Maimonides setzt fort: „Diese gegensätzlichen Extreme sind nicht der richtige Weg. Der richtige Weg ist der Mittelweg.“ Was aber ist der Mittelweg? Nehmen wir den Zorn als Beispiel. Hier sagt Maimonides: „Ein Mensch kann bei besonders argen Erlebnissen manchmal ein wenig zürnen. Wenn er sich nämlich alles gefallen lässt, ohne im Geringsten zu reagieren, ist er gefühllos.“

Von einem Menschen, der sich genau in dieser goldenen Mitte bewegt, sagt Maimonides, er sei ein Weiser. Wenn er aber ein wenig von der Mitte zum Positiven abweicht, also zum Beispiel duldsamer wird oder aber auch großzügiger, dann heißt er ein Chassid, ein Frommer. Diese Eigenschaften des Menschen beziehen sich oft nur auf ihn selbst, wie zum Beispiel die Enthaltsamkeit. Aber ganz wichtig ist die Wirkung auf andere.

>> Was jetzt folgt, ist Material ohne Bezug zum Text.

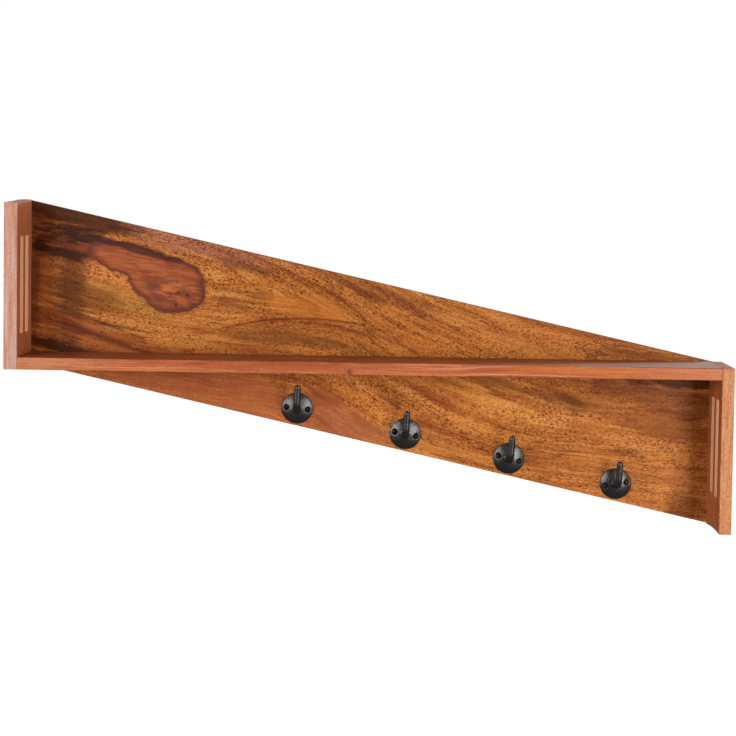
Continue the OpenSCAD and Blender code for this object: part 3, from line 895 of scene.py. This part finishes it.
def islands(node):
    """The separate solids of a node, each as its own bmesh, sorted by their least x and then z."""
    whole = merged_copy(node)
    whole.verts.index_update()
    left = set(whole.verts)
    found = []
    while left:
        seed = left.pop()
        group = {seed}
        ends = [seed]
        while ends:
            for link in ends.pop().link_edges:
                for vertex in link.verts:
                    if vertex in left:
                        left.discard(vertex)
                        group.add(vertex)
                        ends.append(vertex)
        keep = {v.index for v in group}
        part = whole.copy()
        part.verts.index_update()
        bmesh.ops.delete(part, geom=[v for v in part.verts if v.index not in keep], context="VERTS")
        found.append(part)
    whole.free()
    found.sort(key=lambda part: (round(min(v.co.x for v in part.verts), 4),
                                 round(min(v.co.z for v in part.verts), 4)))
    return found


def cross_cutter(centre, outward, arm, width, depth, turn):
    """A tapered cross that is pressed into a screw head at centre, from outside."""
    outline = []
    for quarter in range(4):
        rotation = Matrix.Rotation(math.radians(turn - 90 * quarter), 2)
        for point in ((width, width), (arm, width), (arm, -width)):
            outline.append(rotation @ Vector(point))
    bm = bmesh.new()
    bottom = [bm.verts.new((p.x * 0.5, p.y * 0.5, -depth)) for p in outline]
    top = [bm.verts.new((p.x * 1.5, p.y * 1.5, depth)) for p in outline]
    bm.faces.new(bottom)
    bm.faces.new(top)
    for a in range(len(outline)):
        b = (a + 1) % len(outline)
        bm.faces.new((bottom[a], bottom[b], top[b], top[a]))
    bmesh.ops.recalc_face_normals(bm, faces=bm.faces)
    towards_head = Vector(outward).to_track_quat("Z", "X").to_matrix().to_4x4()
    bm.transform(Matrix.Translation(centre) @ towards_head)
    mesh = bpy.data.meshes.new("cutter")
    bm.to_mesh(mesh)
    bm.free()
    cutter = bpy.data.objects.new("cutter", mesh)
    bpy.context.scene.collection.objects.link(cutter)
    return cutter


def add_screws(node, name, material, outward, arm, width, depth):
    """The node's screws. Each head has a cross recess, turned its own way. arm and width are half the
    length and half the width of the recess, and depth is how deep it goes, all in millimetres."""
    towards = Vector(outward)
    for count, bm in enumerate(islands(node), 1):
        top = max(v.co.dot(towards) for v in bm.verts)
        rim = [v.co for v in bm.verts if v.co.dot(towards) > top - RIM_DEPTH]
        middle = sum(rim, Vector()) / len(rim)
        centre = middle + towards * (top - middle.dot(towards))
        piece = add_piece(f"{name}_{count}", bm, material)
        turn = RECESS_START + RECESS_TURN * count
        cutter = cross_cutter(centre, outward, arm * MM, width * MM, depth * MM, turn)
        cut = piece.modifiers.new("cross", "BOOLEAN")
        cut.operation = "DIFFERENCE"
        cut.object = cutter
        cut.solver = "EXACT"
        apply_modifiers(piece)
        bpy.data.objects.remove(cutter)
        soften_edges(piece, SCREW_ROUNDING, segments=2, angle=SHARP_SCREW_ANGLE)
        apply_modifiers(piece)
        dress(piece, node)


def add_plate(node, material):
    piece = add_piece("pressed_" + node, merged_copy(node), material)
    soften_edges(piece, PLATE_ROUNDING, segments=2)
    apply_modifiers(piece)
    dress(piece, node)


# Studio

def shine(behind, above, strengths):
    return behind * strengths[0] + above * strengths[1] + strengths[2]


def add_world():
    """White to the camera. As light it is a soft fill, and in the gloss of the rack it is bright
    behind the rack and dim in front of it."""
    world = bpy.data.worlds.new("studio")
    bpy.context.scene.world = world
    world.use_nodes = True
    tree = world.node_tree
    background = tree.nodes["Background"]
    rays = tree.nodes.new("ShaderNodeLightPath")
    place = tree.nodes.new("ShaderNodeTexCoord")
    split = tree.nodes.new("ShaderNodeSeparateXYZ")
    tree.links.new(place.outputs["Generated"], split.inputs[0])
    behind = Term(tree, split.outputs[1]).step(-0.15, 0.25)
    above = Term(tree, split.outputs[2]).step(-0.2, 0.6)
    fill = shine(behind, above, FILL_STRENGTHS)
    mirrored = shine(behind, above, MIRRORED_STRENGTHS)
    camera = Term(tree, rays.outputs["Is Camera Ray"])
    glossy = Term(tree, rays.outputs["Is Glossy Ray"]).largest(
        Term(tree, rays.outputs["Is Transmission Ray"]))
    strength = camera + (1.0 - camera) * (glossy * mirrored + (1.0 - glossy) * fill)
    join(tree, strength, background.inputs["Strength"])
    background.inputs["Color"].default_value = (1, 1, 1, 1)


def add_floor():
    """A pale floor far below the rack, as under a rack at head height. It is nearly white to the
    camera, and entirely so far out, where it meets the backdrop. The gloss of the rack shows it dim."""
    bm = bmesh.new()
    bmesh.ops.create_circle(bm, cap_ends=True, radius=FLOOR_RADIUS, segments=96)
    bmesh.ops.translate(bm, verts=bm.verts, vec=(0, 0, FLOOR_HEIGHT))
    material = bpy.data.materials.new("pale_floor")
    material.use_nodes = True
    tree = material.node_tree
    shader = tree.nodes["Principled BSDF"]
    shader.inputs["Base Color"].default_value = (0.86, 0.86, 0.86, 1)
    shader.inputs["Roughness"].default_value = 0.9
    shader.inputs["Specular IOR Level"].default_value = 0.1
    white = tree.nodes.new("ShaderNodeEmission")
    rays = tree.nodes.new("ShaderNodeLightPath")
    mix = tree.nodes.new("ShaderNodeMixShader")
    place = tree.nodes.new("ShaderNodeTexCoord")
    length = tree.nodes.new("ShaderNodeVectorMath")
    length.operation = "LENGTH"
    tree.links.new(place.outputs["Object"], length.inputs[0])
    far_out = Term(tree, length.outputs["Value"]).step(NEARLY_WHITE_TO, WHITE_FROM)
    camera = Term(tree, rays.outputs["Is Camera Ray"])
    join(tree, camera * 1.06, white.inputs["Strength"])
    share = camera * (far_out * 0.1 + 0.9) + Term(tree, rays.outputs["Is Glossy Ray"]) * 0.85
    join(tree, share.smallest(1.0), mix.inputs[0])
    tree.links.new(shader.outputs[0], mix.inputs[1])
    tree.links.new(white.outputs[0], mix.inputs[2])
    tree.links.new(mix.outputs[0], tree.nodes["Material Output"].inputs[0])
    floor = add_piece("floor", bm, material)


def add_boards():
    shelf = board_wood(
        "shelf_wood", fibres_along="x", pith=(-60, 140), tones=SHELF_TONES,
        contrast=0.8, speckle=0.2, seed=20.0, faces=shelf_faces, gloss=0.3)
    # Shares of painted shade on the sides and of pale wood with painted light in the slot linings
    left_faces = upright_faces(
        "left_upright_front_slot", seen(206, 168, 154),
        side_shade_share=0.0, strip_share=0.6, front_pale_and_lit_share=0.75, rear_pale_and_lit_share=0.85)
    left = board_wood(
        "left_upright_wood", fibres_along="z", pith=(-160, -700), tones=UPRIGHT_TONES,
        contrast=0.4, speckle=0.22, seed=30.0, faces=left_faces, gloss=0.15)
    # Shares of painted shade on the sides and of pale wood with painted light in the slot linings
    right_faces = upright_faces(
        "right_upright_front_slot", seen(218, 152, 102),
        side_shade_share=0.3, strip_share=0.2, front_pale_and_lit_share=1.0, rear_pale_and_lit_share=0.8)
    right = board_wood(
        "right_upright_wood", fibres_along="z", pith=(-170, 700), tones=UPRIGHT_TONES,
        contrast=0.45, speckle=0.42, seed=40.0, faces=right_faces, gloss=0.15)
    add_board("shelf", shelf)
    add_board("left_upright", left)
    add_board("right_upright", right)


def add_fasteners(steel, zinc):
    add_screws("hook_screws", "hook_screw", steel, FORWARDS,
               arm=5.0, width=1.0, depth=1.6)
    add_screws("panel_screws", "panel_screw", zinc, BACKWARDS,
               arm=4.6, width=0.9, depth=1.6)
    add_screws("hanger_screws", "hanger_screw", zinc, BACKWARDS,
               arm=3.6, width=0.7, depth=1.2)
    add_plate("left_hanger_plate", zinc)
    add_plate("right_hanger_plate", zinc)


def main():
    bpy.context.scene.view_settings.view_transform = "Standard"
    add_camera()
    add_world()
    add_floor()
    for name, lamp in SOFTBOXES.items():
        add_softbox(name, *lamp)
    add_board("back_panel", panel_wood())
    add_boards()
    iron = black_iron()
    for number in range(1, 5):
        add_hook(f"hook_{number}", iron)
    add_fasteners(black_steel(), zinc_steel())
    dowels = frame["nodes"]["shelf_dowels"]
    dowels.data.materials.clear()
    dowels.data.materials.append(dowel_wood())


main()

Eines meiner Gemeindemitglieder kam zu mir und behauptete stolz und selbstgefällig: „Ich lebe den Weg von Maimonides. Ich gehe auf dem goldenen Mittelweg. Derjenige aber, der nur einen Brauch mehr als ich beobachtet, ist ein Fundamentalist; ein anderer, der eine Vorschrift weniger einhält, ist ein Ketzer.“

Als Oberrabbiner lebe ich in einer Gemeinde, wo ich im Gegensatz zu ihm solche Juden tolerieren und mit ihnen auskommen muss. Mehr noch: Ich muss auch ihn und seine Selbstgefälligkeit tolerieren. Aber tolerieren heißt dulden, es bedeutet nicht, dass ich es als richtigen Weg akzeptiere (siehe das Toleranzpatent von Joseph II., über das Danielle Spera schreibt). Von mir dazu ein andermal mehr.